**What is being asked:** All of the data below must be repeated exactly.

**Supplied records:**
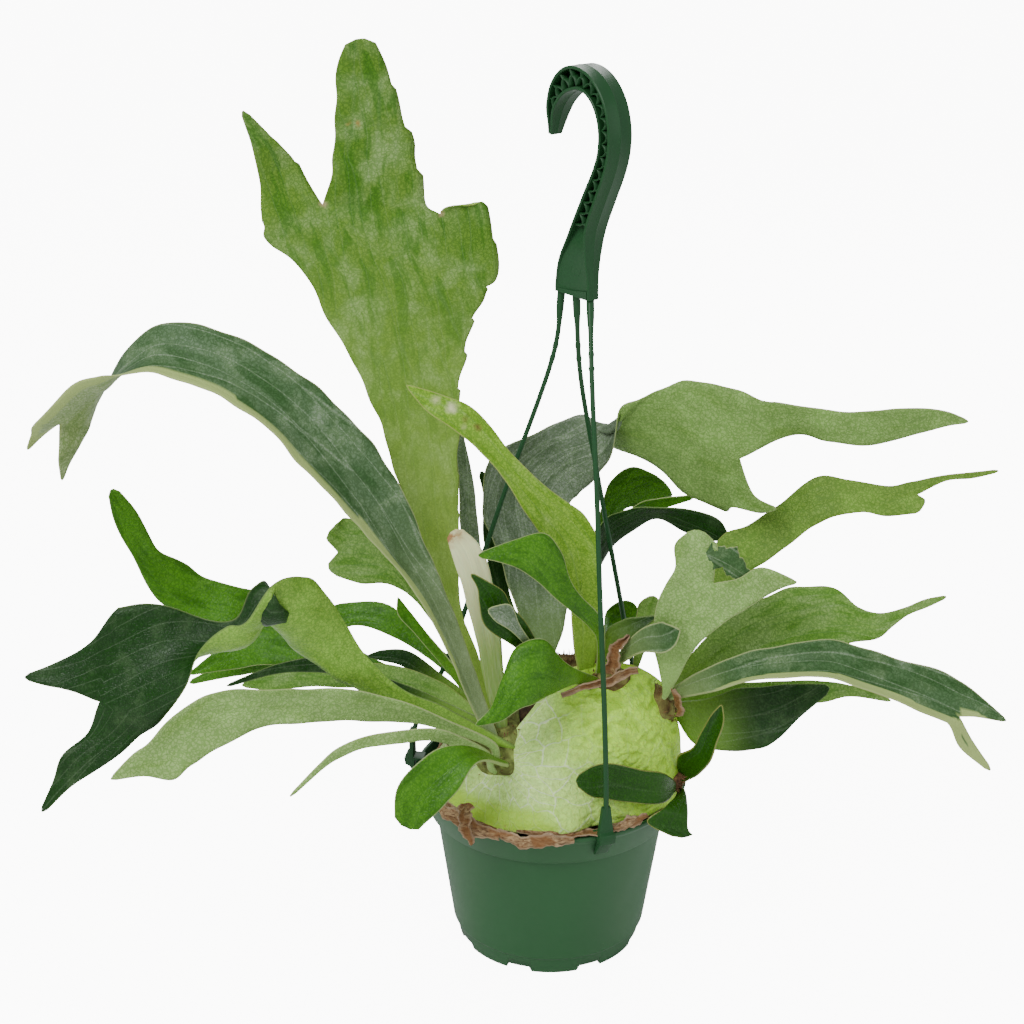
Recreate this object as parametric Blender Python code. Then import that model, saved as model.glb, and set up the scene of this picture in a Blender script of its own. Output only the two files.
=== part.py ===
"""Staghorn fern (Platycerium) in a green moulded hanging pot.

Everything is in millimetres until MM turns it into metres.  +Z is up, the origin
is the middle of the pot's foot, and -Y is the front of the plant.  An azimuth is
counted from the front towards +X, an elevation from the horizontal.

The plant is a root ball in the pot with a domed top.  Shield fronds wrap the dome,
rhizome crowns sit on it, and every antler frond stands in a slot of a crown.  The
hanger is a hook and three strands, each with a clip over the pot's rim.
"""

import math

import bpy
import numpy as np

MM = 0.001
GAP = 0.3                     # clearance between neighbours that touch

# Pot, a 6.5 inch hanging pot
RIM_RADIUS = 82.5
POT_HEIGHT = 108.7
COLLAR_FOOT_Z = 86.8          # lower edge of the flared collar
COLLAR_FOOT_RADIUS = 73.8
WALL_TOP_RADIUS = 69.8
WALL_FOOT_RADIUS = 59.0
FOOT_TOP_Z = 12.2             # seam where the foot ring steps in
FOOT_RADIUS = 55.1
FOOT_INNER_RADIUS = 51.6
PAD_RADIUS = 12.0             # pad in the middle of the foot, level with its ring
WALL = 1.8
FLOOR_Z = 5.0
POT_SIDES = 40
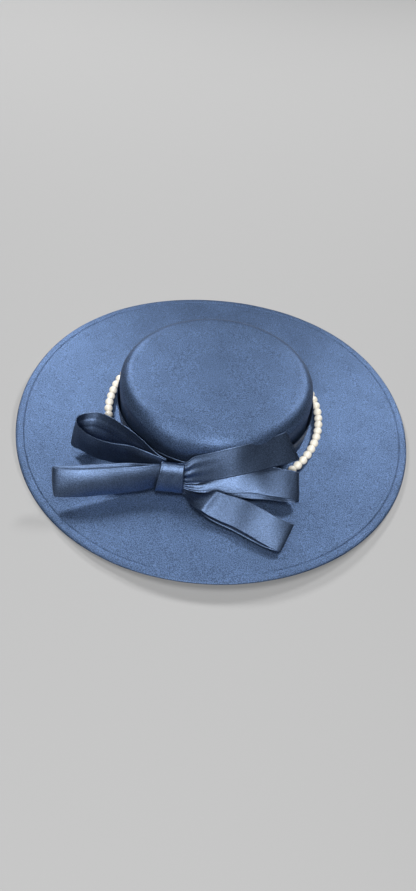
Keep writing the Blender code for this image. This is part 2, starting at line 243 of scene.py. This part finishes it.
def lattice_faces(rows, columns, wrap_rows, wrap_columns, first=0):
    """Quads over a grid of points, which may close on itself along its rows, its columns or both."""
    faces = []
    for row in range(rows if wrap_rows else rows - 1):
        here = first + row * columns
        there = first + ((row + 1) % rows) * columns
        for column in range(columns if wrap_columns else columns - 1):
            after = (column + 1) % columns
            faces.append((here + column, there + column, there + after, here + after))
    return faces


def round_angles(steps):
    return np.arange(steps) * 2 * math.pi / steps


def smooth_noise(rng, steps, waves):
    """A closed wavy line of unit size, the same for the same generator state."""
    angles = round_angles(steps)
    line = np.zeros(steps)
    for wave in waves:
        line += rng.normal() * np.cos(wave * angles) + rng.normal() * np.sin(wave * angles)
    return line / np.abs(line).max()


def cloth_swell(x, y, seed, shortest, longest, height, count=9):
    """Low soft swells of a cloth over its base: plane waves between two lengths."""
    rng = np.random.default_rng(seed)
    rise = 0.0
    for _ in range(count):
        turn, phase = rng.uniform(0, 2 * math.pi, 2)
        reach = 2 * math.pi / rng.uniform(shortest, longest)
        rise = rise + np.sin(reach * (x * math.cos(turn) + y * math.sin(turn)) + phase)
    return rise * height / math.sqrt(count)


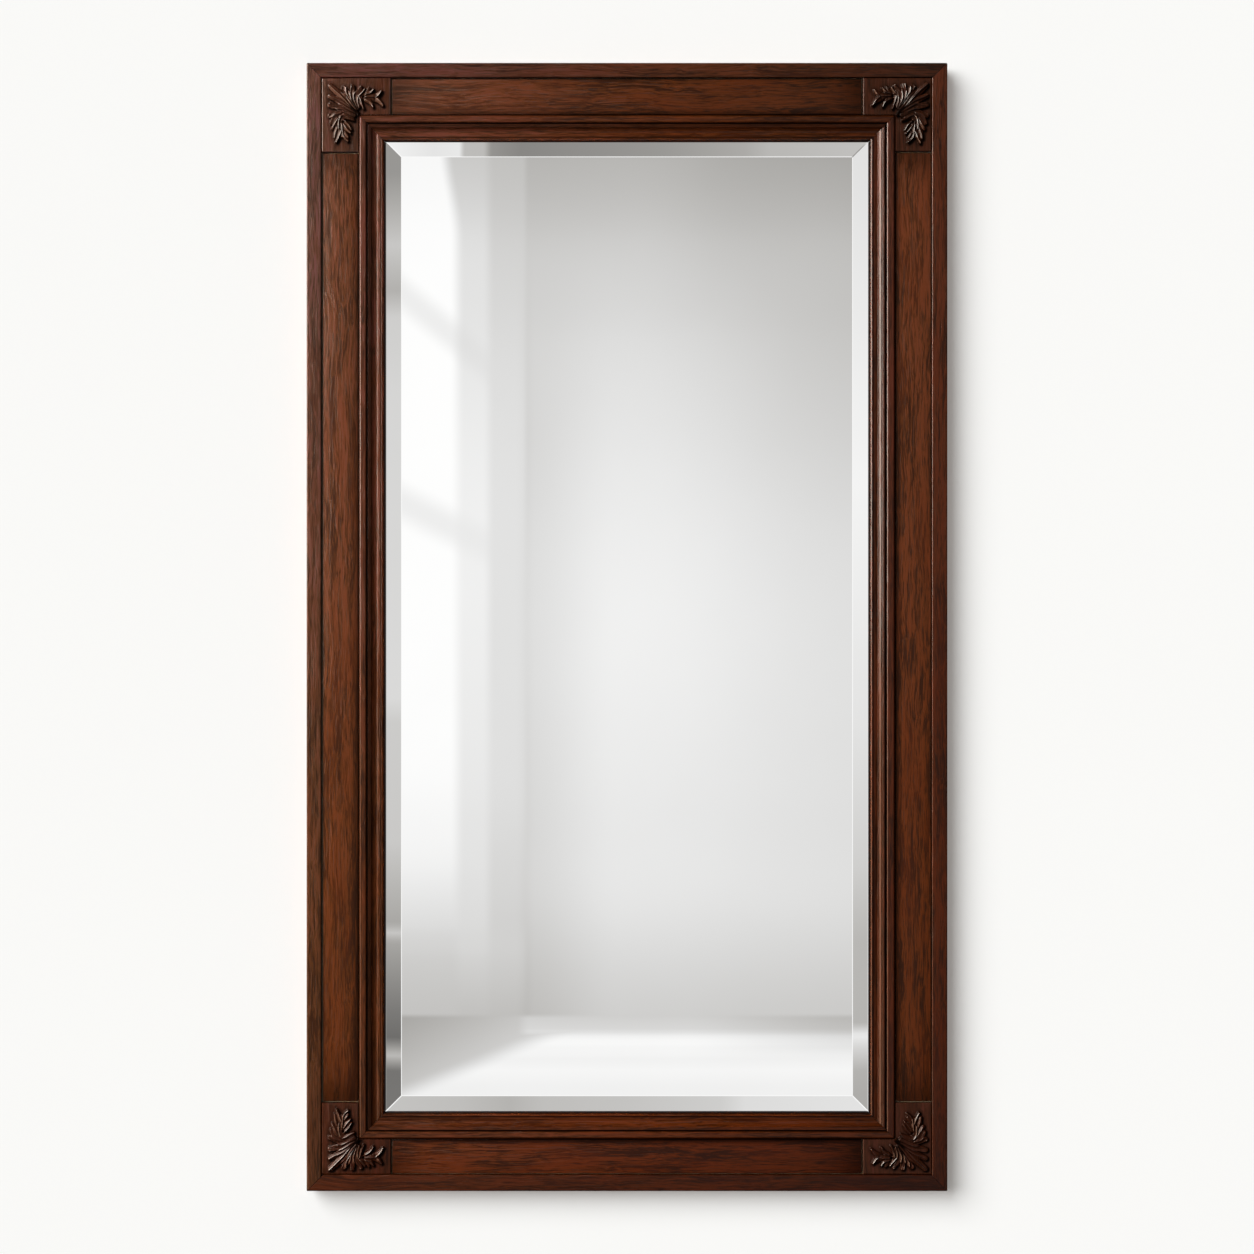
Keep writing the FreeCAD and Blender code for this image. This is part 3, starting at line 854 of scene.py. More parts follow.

**Response to this task:**
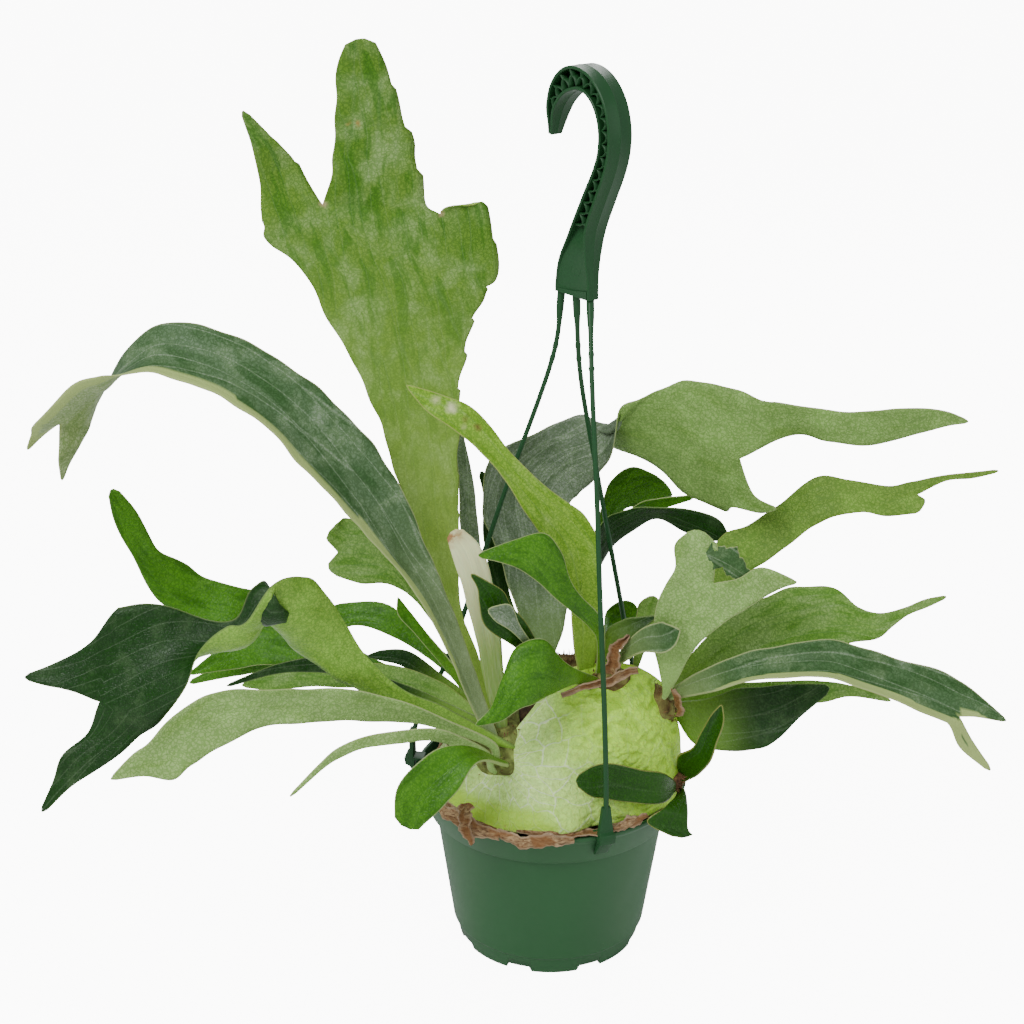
Recreate this object as parametric Blender Python code. Then import that model, saved as model.glb, and set up the scene of this picture in a Blender script of its own. Output only the two files.
=== part.py ===
"""Staghorn fern (Platycerium) in a green moulded hanging pot.

Everything is in millimetres until MM turns it into metres.  +Z is up, the origin
is the middle of the pot's foot, and -Y is the front of the plant.  An azimuth is
counted from the front towards +X, an elevation from the horizontal.

The plant is a root ball in the pot with a domed top.  Shield fronds wrap the dome,
rhizome crowns sit on it, and every antler frond stands in a slot of a crown.  The
hanger is a hook and three strands, each with a clip over the pot's rim.
"""

import math

import bpy
import numpy as np

MM = 0.001
GAP = 0.3                     # clearance between neighbours that touch

# Pot, a 6.5 inch hanging pot
RIM_RADIUS = 82.5
POT_HEIGHT = 108.7
COLLAR_FOOT_Z = 86.8          # lower edge of the flared collar
COLLAR_FOOT_RADIUS = 73.8
WALL_TOP_RADIUS = 69.8
WALL_FOOT_RADIUS = 59.0
FOOT_TOP_Z = 12.2             # seam where the foot ring steps in
FOOT_RADIUS = 55.1
FOOT_INNER_RADIUS = 51.6
PAD_RADIUS = 12.0             # pad in the middle of the foot, level with its ring
WALL = 1.8
FLOOR_Z = 5.0
POT_SIDES = 40
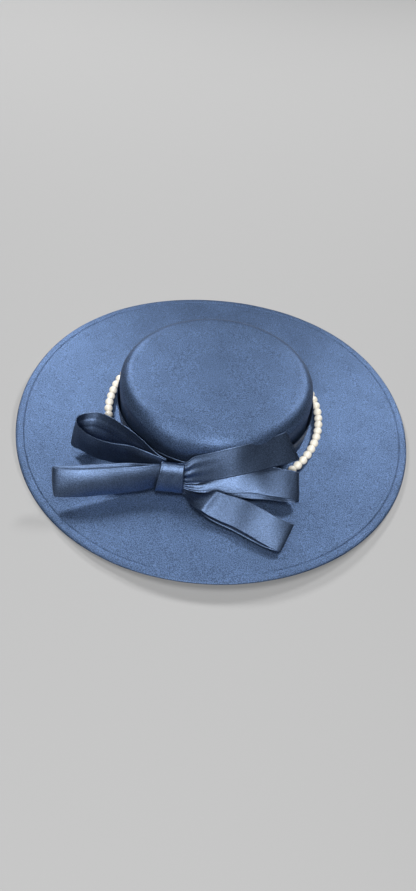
Keep writing the Blender code for this image. This is part 2, starting at line 243 of scene.py. This part finishes it.
def lattice_faces(rows, columns, wrap_rows, wrap_columns, first=0):
    """Quads over a grid of points, which may close on itself along its rows, its columns or both."""
    faces = []
    for row in range(rows if wrap_rows else rows - 1):
        here = first + row * columns
        there = first + ((row + 1) % rows) * columns
        for column in range(columns if wrap_columns else columns - 1):
            after = (column + 1) % columns
            faces.append((here + column, there + column, there + after, here + after))
    return faces


def round_angles(steps):
    return np.arange(steps) * 2 * math.pi / steps


def smooth_noise(rng, steps, waves):
    """A closed wavy line of unit size, the same for the same generator state."""
    angles = round_angles(steps)
    line = np.zeros(steps)
    for wave in waves:
        line += rng.normal() * np.cos(wave * angles) + rng.normal() * np.sin(wave * angles)
    return line / np.abs(line).max()


def cloth_swell(x, y, seed, shortest, longest, height, count=9):
    """Low soft swells of a cloth over its base: plane waves between two lengths."""
    rng = np.random.default_rng(seed)
    rise = 0.0
    for _ in range(count):
        turn, phase = rng.uniform(0, 2 * math.pi, 2)
        reach = 2 * math.pi / rng.uniform(shortest, longest)
        rise = rise + np.sin(reach * (x * math.cos(turn) + y * math.sin(turn)) + phase)
    return rise * height / math.sqrt(count)


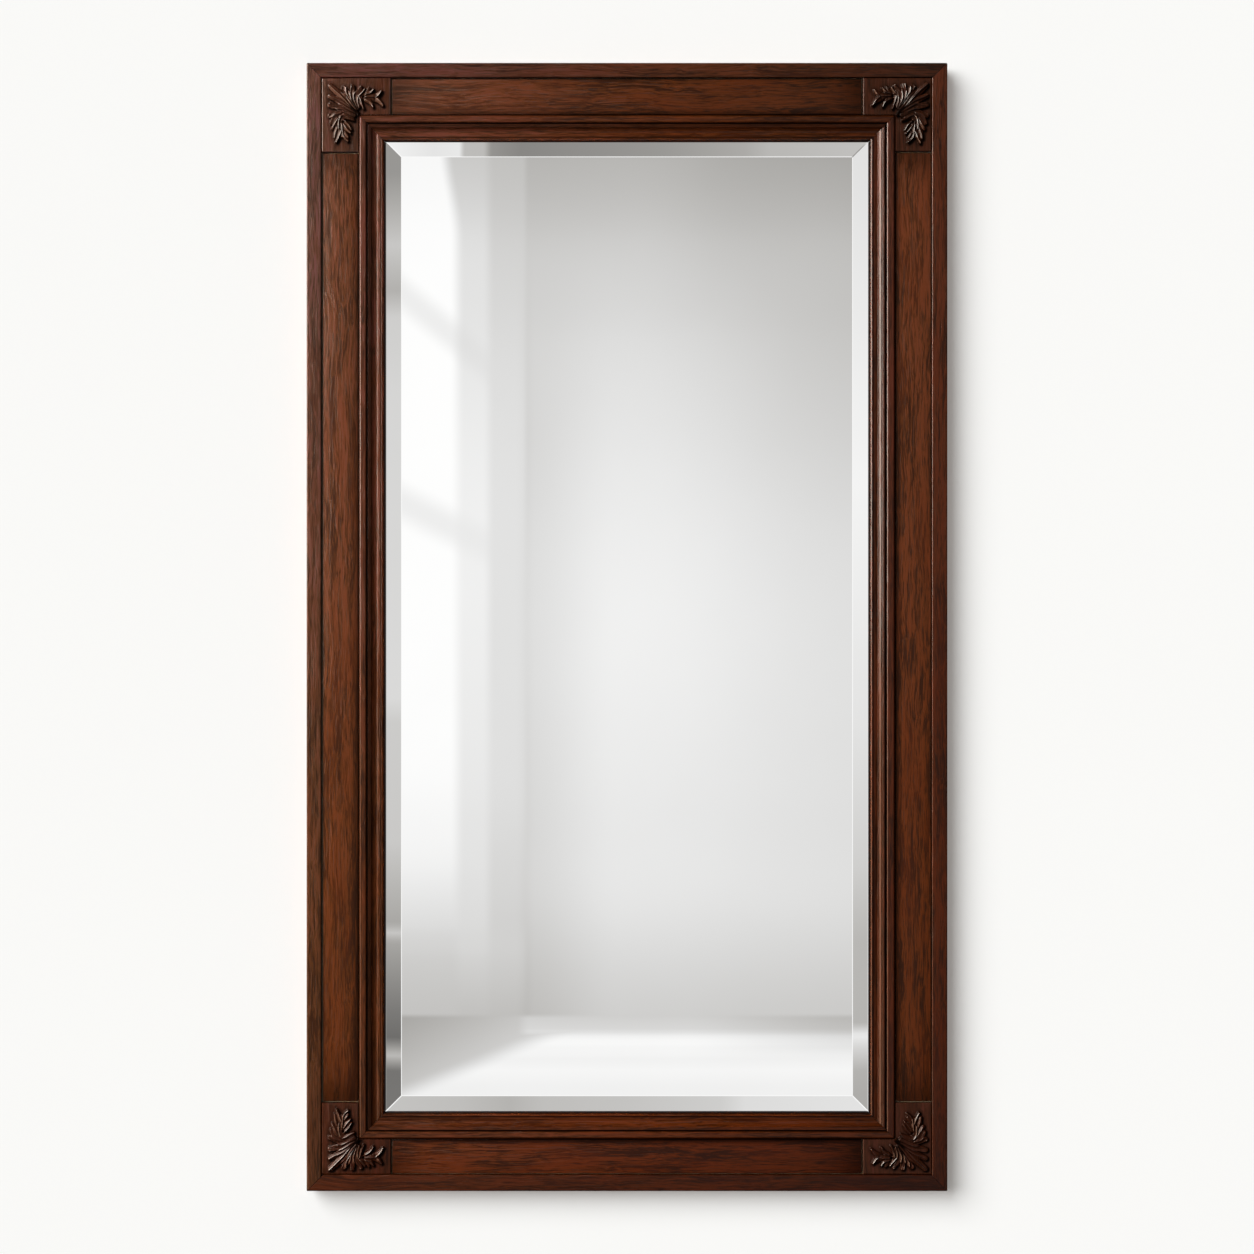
Keep writing the FreeCAD and Blender code for this image. This is part 3, starting at line 854 of scene.py. More parts follow.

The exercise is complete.